PROBLEM TO WORK ON: Beginning at the first line of the data, print each line exactly, stopping after the line that contains "stand on z = 0.".
-------- PROVIDED MATERIAL
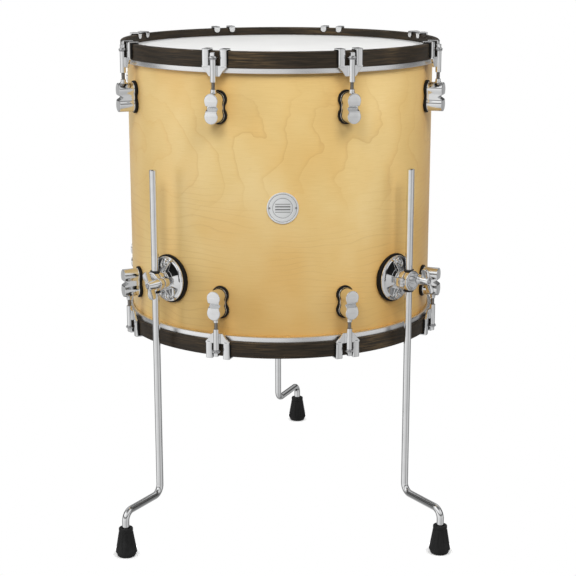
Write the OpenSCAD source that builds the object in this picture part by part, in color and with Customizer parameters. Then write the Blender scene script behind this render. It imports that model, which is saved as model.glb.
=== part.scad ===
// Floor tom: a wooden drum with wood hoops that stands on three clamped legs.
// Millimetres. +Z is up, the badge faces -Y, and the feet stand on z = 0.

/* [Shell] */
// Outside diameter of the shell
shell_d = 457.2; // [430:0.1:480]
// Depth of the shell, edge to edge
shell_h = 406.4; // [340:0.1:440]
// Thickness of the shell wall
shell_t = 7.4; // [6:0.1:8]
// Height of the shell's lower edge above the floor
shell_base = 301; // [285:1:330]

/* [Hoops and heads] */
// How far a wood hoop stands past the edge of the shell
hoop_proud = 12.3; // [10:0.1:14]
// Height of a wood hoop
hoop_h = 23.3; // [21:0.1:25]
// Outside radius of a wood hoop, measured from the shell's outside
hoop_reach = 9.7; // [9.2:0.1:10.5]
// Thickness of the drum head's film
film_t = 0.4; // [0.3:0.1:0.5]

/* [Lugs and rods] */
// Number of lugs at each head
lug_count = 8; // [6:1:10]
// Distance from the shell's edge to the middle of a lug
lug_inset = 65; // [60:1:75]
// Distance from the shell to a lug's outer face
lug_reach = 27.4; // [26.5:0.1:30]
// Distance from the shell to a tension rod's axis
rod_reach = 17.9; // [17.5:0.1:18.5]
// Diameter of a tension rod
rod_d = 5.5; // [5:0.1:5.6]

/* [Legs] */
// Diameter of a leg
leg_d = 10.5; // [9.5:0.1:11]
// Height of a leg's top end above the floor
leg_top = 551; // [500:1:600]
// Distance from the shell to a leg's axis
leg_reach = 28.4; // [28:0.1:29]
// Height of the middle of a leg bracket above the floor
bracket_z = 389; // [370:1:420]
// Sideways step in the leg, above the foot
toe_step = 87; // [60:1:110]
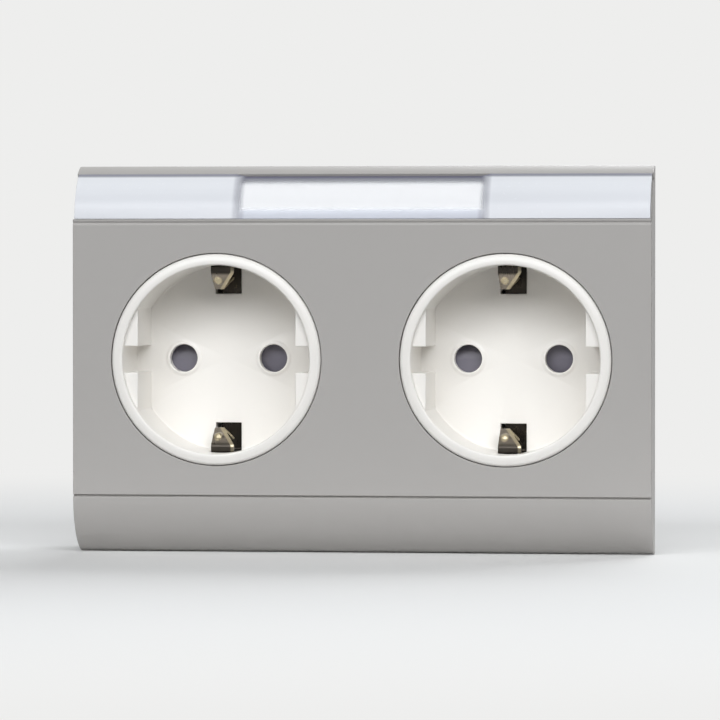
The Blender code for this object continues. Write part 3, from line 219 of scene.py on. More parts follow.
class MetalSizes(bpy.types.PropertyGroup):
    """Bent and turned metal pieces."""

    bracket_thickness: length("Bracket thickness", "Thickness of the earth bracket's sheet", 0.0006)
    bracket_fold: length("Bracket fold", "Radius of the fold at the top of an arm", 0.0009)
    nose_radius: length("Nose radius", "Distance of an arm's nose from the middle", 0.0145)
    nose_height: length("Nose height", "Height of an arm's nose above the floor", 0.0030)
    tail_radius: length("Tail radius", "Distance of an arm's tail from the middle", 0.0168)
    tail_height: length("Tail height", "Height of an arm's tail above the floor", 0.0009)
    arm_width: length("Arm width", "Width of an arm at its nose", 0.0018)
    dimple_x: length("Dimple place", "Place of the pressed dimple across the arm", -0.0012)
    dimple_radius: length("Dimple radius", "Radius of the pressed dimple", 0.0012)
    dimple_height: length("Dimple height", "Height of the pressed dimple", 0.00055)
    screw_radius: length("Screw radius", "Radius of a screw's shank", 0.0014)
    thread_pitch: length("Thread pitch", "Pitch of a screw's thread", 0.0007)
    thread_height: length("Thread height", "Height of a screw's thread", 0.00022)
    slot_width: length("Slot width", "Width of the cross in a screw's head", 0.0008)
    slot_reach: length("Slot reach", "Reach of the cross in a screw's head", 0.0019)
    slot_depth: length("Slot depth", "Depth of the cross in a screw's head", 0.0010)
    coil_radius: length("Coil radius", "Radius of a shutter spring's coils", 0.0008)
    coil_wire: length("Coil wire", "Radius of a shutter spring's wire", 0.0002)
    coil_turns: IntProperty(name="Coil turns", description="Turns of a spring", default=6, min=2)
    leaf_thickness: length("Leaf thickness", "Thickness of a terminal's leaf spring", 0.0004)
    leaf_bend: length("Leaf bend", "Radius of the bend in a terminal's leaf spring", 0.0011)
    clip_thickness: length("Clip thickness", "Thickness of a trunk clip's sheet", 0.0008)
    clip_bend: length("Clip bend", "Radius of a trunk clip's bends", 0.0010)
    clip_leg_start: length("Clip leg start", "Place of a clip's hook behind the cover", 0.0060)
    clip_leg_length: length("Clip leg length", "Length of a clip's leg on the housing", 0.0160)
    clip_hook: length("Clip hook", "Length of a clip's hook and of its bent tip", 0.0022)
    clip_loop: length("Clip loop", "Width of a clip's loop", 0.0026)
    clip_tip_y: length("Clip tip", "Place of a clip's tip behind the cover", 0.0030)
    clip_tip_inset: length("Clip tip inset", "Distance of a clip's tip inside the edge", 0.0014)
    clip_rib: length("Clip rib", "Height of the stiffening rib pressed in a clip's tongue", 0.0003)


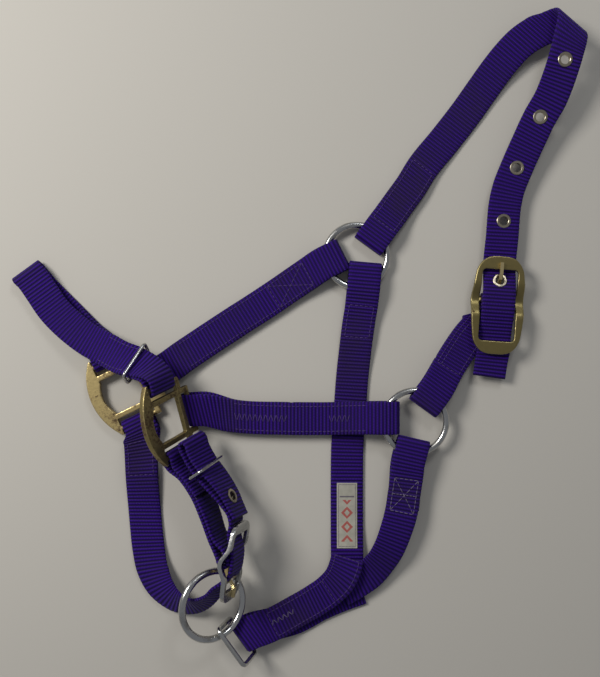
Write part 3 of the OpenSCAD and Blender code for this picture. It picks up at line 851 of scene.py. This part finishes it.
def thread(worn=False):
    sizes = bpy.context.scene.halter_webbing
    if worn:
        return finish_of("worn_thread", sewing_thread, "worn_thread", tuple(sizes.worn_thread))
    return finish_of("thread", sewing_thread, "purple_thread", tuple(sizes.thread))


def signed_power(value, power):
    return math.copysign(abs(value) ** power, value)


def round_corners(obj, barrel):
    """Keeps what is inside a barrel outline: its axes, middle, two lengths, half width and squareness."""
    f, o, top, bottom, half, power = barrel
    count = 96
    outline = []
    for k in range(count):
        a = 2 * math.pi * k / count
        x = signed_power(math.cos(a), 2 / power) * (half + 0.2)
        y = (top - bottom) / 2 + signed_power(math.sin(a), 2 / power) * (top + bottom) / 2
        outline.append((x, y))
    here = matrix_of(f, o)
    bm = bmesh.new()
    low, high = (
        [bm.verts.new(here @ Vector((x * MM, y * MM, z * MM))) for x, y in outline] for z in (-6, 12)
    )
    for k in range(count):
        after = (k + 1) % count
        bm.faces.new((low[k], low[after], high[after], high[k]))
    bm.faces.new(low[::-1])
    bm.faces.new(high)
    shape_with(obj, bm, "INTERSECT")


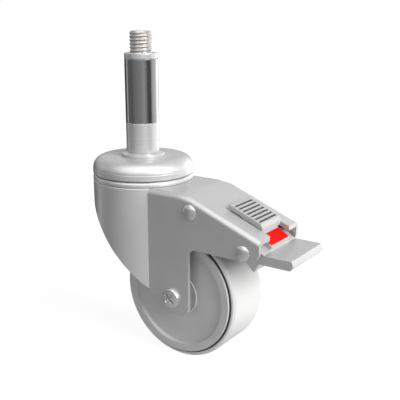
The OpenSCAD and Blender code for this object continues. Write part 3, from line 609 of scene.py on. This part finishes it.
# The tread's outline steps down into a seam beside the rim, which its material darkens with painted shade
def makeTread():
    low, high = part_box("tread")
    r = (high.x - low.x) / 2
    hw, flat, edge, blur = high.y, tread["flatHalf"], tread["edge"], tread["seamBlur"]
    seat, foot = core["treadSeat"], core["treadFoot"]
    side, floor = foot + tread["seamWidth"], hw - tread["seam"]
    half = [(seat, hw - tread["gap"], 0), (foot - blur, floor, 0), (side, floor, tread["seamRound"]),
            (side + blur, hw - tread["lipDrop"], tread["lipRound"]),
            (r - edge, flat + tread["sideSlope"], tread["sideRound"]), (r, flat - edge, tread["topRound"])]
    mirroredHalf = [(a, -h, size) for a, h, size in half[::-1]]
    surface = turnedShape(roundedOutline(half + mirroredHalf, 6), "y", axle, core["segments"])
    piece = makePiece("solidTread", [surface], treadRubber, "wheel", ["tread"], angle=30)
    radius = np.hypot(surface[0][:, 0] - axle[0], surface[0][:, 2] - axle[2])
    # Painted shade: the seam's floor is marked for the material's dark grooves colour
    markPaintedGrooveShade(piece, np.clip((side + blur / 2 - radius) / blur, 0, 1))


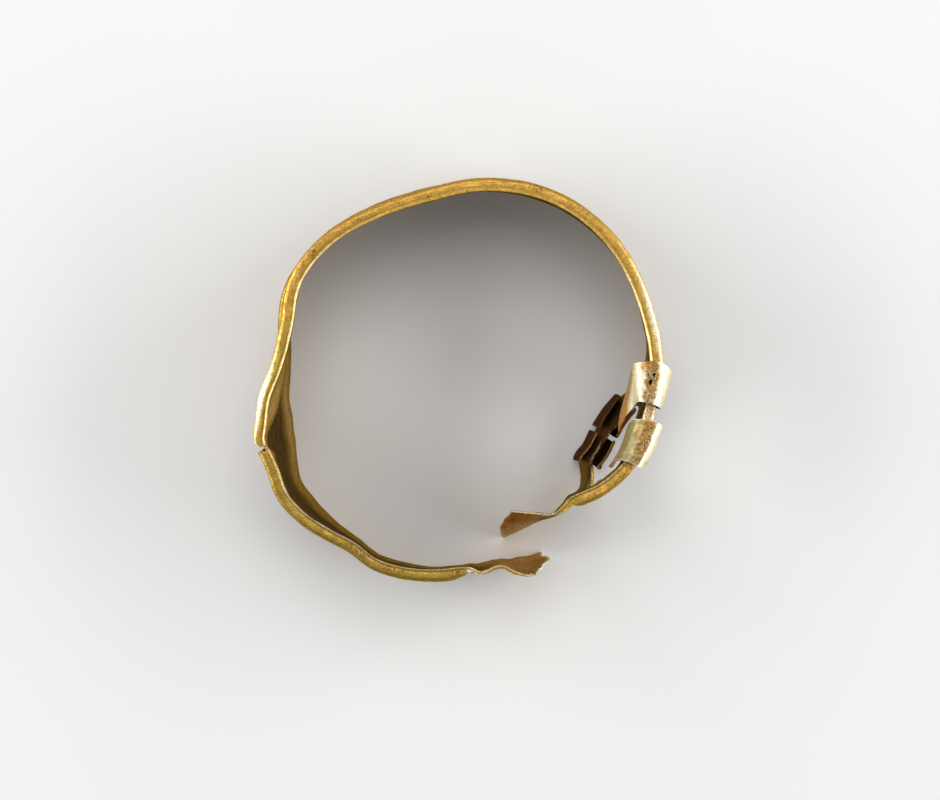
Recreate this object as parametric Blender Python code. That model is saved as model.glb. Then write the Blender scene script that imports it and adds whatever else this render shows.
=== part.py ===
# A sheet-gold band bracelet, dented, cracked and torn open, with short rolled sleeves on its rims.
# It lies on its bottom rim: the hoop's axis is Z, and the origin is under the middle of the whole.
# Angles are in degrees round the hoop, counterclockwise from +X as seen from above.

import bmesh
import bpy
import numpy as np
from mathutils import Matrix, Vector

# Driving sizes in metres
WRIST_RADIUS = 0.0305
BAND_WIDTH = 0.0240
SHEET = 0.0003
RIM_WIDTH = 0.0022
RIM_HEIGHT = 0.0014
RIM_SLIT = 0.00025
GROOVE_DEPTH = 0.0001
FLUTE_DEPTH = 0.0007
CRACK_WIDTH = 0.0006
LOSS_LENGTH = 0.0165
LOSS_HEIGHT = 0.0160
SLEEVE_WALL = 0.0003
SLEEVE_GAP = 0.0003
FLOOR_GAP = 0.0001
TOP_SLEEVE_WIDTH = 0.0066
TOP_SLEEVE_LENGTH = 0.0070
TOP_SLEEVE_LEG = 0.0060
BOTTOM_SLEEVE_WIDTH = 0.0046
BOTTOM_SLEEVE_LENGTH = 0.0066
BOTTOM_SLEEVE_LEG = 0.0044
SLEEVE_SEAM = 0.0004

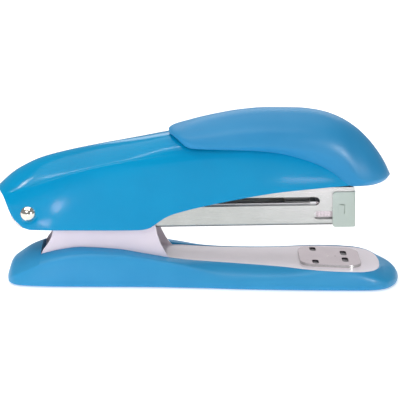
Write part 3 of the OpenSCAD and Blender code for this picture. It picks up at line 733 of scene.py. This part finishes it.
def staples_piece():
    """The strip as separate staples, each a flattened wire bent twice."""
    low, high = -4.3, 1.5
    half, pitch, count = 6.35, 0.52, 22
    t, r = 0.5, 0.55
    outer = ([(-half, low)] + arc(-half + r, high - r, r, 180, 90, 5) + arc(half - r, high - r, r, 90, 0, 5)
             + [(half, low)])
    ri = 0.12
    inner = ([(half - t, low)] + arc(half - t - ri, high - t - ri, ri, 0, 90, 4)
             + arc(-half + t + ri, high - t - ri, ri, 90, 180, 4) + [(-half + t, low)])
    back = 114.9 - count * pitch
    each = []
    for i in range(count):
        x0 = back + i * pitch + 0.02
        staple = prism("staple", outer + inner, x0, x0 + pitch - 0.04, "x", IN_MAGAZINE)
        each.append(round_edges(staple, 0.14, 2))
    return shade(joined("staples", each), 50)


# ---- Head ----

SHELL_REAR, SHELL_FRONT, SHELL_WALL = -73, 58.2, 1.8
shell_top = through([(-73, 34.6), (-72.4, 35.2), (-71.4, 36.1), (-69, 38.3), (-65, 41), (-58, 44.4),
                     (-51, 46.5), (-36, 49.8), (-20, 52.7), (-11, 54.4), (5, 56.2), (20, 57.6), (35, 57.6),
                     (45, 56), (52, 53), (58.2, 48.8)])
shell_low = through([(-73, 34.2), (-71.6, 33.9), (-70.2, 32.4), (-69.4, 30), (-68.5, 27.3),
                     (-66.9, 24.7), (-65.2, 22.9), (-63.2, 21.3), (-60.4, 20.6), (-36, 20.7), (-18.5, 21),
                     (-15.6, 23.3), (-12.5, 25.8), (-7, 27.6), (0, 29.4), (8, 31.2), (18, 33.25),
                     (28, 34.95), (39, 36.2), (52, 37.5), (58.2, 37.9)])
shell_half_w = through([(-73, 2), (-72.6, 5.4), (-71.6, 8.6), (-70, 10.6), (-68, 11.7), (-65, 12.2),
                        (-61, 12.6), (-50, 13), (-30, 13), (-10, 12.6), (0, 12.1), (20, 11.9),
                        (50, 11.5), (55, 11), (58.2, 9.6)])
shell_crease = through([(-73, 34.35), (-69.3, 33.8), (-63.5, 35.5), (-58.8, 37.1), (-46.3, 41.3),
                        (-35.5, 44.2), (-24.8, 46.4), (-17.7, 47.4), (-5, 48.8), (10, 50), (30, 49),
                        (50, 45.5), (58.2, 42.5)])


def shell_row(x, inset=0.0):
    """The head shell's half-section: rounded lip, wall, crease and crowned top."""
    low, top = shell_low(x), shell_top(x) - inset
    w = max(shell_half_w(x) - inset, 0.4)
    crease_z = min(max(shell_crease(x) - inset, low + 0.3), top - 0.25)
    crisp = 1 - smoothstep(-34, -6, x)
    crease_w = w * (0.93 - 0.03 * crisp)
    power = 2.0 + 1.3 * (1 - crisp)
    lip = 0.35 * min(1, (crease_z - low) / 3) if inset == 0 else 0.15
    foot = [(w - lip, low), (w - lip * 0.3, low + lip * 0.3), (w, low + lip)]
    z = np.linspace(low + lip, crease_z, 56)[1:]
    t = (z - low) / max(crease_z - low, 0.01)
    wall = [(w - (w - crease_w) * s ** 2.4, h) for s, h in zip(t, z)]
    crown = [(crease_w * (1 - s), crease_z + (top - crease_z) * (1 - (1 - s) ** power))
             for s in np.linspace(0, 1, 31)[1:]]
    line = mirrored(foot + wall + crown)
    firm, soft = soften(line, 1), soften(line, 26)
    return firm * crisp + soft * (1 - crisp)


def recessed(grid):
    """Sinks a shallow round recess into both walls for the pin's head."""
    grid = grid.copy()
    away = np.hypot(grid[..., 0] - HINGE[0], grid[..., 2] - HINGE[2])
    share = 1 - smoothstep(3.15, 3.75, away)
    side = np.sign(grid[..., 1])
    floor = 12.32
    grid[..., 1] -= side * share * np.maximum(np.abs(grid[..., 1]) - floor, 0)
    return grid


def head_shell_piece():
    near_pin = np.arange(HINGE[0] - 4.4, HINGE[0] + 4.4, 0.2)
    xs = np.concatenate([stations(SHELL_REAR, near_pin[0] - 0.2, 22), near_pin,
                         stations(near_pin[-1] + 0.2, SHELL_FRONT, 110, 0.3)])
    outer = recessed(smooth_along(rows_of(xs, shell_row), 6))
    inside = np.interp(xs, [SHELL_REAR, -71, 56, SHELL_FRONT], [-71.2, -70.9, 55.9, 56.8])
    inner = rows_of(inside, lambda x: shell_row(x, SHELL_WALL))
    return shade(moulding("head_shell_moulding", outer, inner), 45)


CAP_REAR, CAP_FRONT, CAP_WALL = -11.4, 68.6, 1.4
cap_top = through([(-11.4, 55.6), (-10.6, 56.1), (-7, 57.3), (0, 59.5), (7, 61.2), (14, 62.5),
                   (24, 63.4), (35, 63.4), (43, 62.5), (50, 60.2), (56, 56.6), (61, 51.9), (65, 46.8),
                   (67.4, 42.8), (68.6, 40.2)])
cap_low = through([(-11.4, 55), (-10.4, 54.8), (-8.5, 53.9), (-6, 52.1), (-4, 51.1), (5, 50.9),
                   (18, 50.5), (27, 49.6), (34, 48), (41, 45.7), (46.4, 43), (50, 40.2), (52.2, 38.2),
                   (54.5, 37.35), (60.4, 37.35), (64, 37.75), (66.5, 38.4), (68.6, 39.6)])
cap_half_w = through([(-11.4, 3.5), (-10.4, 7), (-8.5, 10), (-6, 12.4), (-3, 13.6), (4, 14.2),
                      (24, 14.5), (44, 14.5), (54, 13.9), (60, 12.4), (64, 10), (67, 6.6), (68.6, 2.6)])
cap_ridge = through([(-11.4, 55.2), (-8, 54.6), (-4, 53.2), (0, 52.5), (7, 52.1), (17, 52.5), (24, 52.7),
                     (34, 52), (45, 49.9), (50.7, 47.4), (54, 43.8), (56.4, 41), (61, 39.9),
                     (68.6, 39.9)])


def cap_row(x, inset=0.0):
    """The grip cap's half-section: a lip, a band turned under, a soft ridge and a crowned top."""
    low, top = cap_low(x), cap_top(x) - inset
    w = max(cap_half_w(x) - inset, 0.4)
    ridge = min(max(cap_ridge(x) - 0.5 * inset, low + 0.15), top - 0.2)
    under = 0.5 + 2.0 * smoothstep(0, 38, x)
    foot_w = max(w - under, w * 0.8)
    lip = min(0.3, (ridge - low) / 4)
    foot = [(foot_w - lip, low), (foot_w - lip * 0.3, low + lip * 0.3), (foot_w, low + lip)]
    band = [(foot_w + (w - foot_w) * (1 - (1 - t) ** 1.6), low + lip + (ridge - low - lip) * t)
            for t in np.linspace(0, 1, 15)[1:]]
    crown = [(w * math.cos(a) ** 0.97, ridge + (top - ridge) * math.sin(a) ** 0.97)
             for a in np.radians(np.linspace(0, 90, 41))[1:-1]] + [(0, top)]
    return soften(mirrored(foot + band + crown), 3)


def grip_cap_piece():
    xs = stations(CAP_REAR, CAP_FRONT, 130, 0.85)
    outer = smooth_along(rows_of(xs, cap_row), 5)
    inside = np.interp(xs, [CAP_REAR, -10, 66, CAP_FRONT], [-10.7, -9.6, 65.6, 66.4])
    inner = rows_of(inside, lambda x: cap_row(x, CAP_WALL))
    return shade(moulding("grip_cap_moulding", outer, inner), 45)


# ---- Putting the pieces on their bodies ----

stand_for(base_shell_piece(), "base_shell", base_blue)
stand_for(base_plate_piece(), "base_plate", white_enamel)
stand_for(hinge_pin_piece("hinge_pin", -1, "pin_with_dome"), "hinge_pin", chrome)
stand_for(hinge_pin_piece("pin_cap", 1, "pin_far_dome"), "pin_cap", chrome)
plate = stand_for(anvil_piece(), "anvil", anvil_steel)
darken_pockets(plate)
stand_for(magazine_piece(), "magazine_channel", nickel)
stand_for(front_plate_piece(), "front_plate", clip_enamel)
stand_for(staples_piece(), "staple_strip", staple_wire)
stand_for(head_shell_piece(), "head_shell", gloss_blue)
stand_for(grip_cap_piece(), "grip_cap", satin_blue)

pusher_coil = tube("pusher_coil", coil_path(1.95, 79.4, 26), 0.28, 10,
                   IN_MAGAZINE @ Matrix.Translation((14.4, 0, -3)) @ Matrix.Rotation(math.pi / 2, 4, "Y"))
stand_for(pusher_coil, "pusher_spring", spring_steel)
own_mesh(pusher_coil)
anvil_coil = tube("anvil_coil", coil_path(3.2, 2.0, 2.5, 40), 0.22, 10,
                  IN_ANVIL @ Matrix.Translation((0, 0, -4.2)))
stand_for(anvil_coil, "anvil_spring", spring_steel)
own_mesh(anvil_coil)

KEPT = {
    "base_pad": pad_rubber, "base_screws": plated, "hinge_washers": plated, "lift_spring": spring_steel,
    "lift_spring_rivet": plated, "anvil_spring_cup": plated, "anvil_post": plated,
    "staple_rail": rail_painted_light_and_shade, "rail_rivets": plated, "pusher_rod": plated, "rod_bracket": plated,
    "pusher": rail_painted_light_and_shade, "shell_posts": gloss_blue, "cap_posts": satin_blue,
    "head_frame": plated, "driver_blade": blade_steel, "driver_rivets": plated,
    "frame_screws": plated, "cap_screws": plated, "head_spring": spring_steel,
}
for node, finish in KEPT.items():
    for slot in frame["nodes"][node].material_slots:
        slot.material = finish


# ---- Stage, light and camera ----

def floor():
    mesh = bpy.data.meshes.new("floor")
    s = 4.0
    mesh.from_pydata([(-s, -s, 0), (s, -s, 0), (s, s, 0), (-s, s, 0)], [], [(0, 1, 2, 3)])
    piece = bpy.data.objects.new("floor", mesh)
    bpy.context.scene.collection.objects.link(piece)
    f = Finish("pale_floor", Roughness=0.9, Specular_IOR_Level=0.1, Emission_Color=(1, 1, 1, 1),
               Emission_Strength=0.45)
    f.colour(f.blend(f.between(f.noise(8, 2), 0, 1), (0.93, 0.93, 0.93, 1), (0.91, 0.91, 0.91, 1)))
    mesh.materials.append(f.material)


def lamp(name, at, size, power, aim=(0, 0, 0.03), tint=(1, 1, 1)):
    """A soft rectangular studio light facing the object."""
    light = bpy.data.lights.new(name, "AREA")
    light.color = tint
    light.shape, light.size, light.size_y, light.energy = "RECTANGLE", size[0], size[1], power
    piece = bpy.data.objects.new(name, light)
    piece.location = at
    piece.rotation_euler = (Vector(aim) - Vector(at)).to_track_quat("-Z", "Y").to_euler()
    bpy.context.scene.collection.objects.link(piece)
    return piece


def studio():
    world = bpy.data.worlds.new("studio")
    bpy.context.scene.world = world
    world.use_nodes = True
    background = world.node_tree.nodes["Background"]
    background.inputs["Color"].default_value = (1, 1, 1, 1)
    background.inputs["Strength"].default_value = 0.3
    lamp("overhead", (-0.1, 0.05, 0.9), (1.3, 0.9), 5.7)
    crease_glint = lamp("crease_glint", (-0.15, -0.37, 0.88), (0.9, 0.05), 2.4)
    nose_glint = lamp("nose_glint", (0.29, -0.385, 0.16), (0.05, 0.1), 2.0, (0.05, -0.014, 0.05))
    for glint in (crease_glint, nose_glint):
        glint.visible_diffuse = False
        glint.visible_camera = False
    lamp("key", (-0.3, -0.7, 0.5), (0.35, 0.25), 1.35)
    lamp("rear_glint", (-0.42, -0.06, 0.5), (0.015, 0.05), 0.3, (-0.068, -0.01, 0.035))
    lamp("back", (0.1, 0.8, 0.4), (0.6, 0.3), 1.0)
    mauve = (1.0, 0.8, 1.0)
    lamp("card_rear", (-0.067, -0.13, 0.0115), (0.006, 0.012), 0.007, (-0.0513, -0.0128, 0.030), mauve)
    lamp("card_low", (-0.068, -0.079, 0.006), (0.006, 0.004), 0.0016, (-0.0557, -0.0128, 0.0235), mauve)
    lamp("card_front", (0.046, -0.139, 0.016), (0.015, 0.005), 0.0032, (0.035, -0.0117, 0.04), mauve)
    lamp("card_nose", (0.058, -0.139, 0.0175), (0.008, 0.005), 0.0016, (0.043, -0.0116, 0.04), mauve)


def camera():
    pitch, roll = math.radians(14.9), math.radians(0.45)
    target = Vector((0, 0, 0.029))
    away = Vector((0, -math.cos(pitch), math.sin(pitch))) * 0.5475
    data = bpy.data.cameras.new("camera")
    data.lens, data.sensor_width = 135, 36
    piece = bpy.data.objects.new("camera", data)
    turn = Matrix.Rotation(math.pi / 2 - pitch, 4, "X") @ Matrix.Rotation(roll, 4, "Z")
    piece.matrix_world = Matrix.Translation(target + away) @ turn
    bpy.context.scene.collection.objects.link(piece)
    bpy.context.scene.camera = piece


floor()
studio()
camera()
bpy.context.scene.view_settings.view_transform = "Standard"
----------------
ANSWER BELOW:
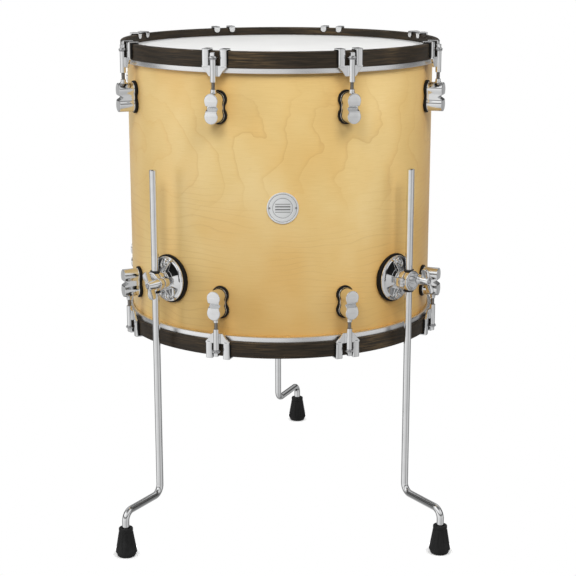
Write the OpenSCAD source that builds the object in this picture part by part, in color and with Customizer parameters. Then write the Blender scene script behind this render. It imports that model, which is saved as model.glb.
=== part.scad ===
// Floor tom: a wooden drum with wood hoops that stands on three clamped legs.
// Millimetres. +Z is up, the badge faces -Y, and the feet stand on z = 0.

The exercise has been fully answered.